Minutes 21.5

(Individual meeting with Kurt)
First we looked at the my last posts and my results.
It seems that my results for the “selection strategies” are wrong, because it doesn’t make sense, that UCT-pairwise and UCT-global differ after 25 samples.
-> (I looked it up in the data and it is the 28th sample that differ + because it is “TLS_RECALL”, sometimes already 2 splits has been done.. but I also found a bug in the UCT-pairwise selection ;-)… I will correct the pictures as far as I have the results again)

The significance results seems to be good.

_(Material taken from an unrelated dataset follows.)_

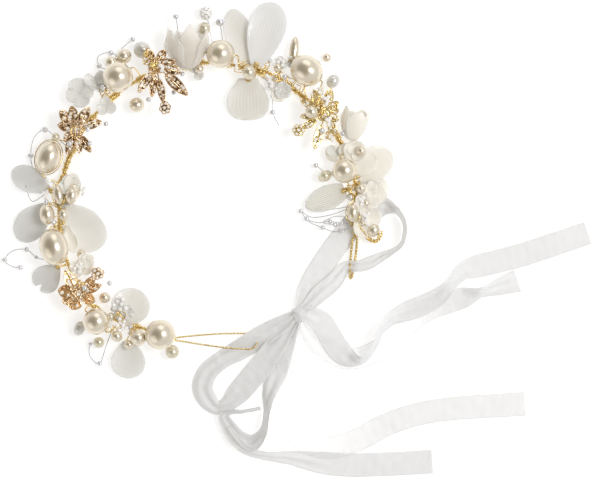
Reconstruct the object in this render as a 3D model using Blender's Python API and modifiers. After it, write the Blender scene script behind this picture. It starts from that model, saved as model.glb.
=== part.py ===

There are two ways to add noise to your environment.
1. Add noise to your action (i.e. noise engine)
2. Add noise to your reward (i.e. noise sensors)
It is possible to combine those else well as doing just one of them.
Kurt:”For the beginning just add a (gausian distributed-)noise to your X and Y value in your environment (DonutWorld). Take noise rates i.e. of 5% and 10%.”

Reusing knowledge
I told Kurt my problems and ideas about “reusing old knowledge” in TLS and he agreed that my approaches will not help. He gave me the hint that I could somehow weight the “old knowledge” and the “new knowledge”. I guess this is the only reasonable idea and I have to figure out how (and where) to apply this to TLS.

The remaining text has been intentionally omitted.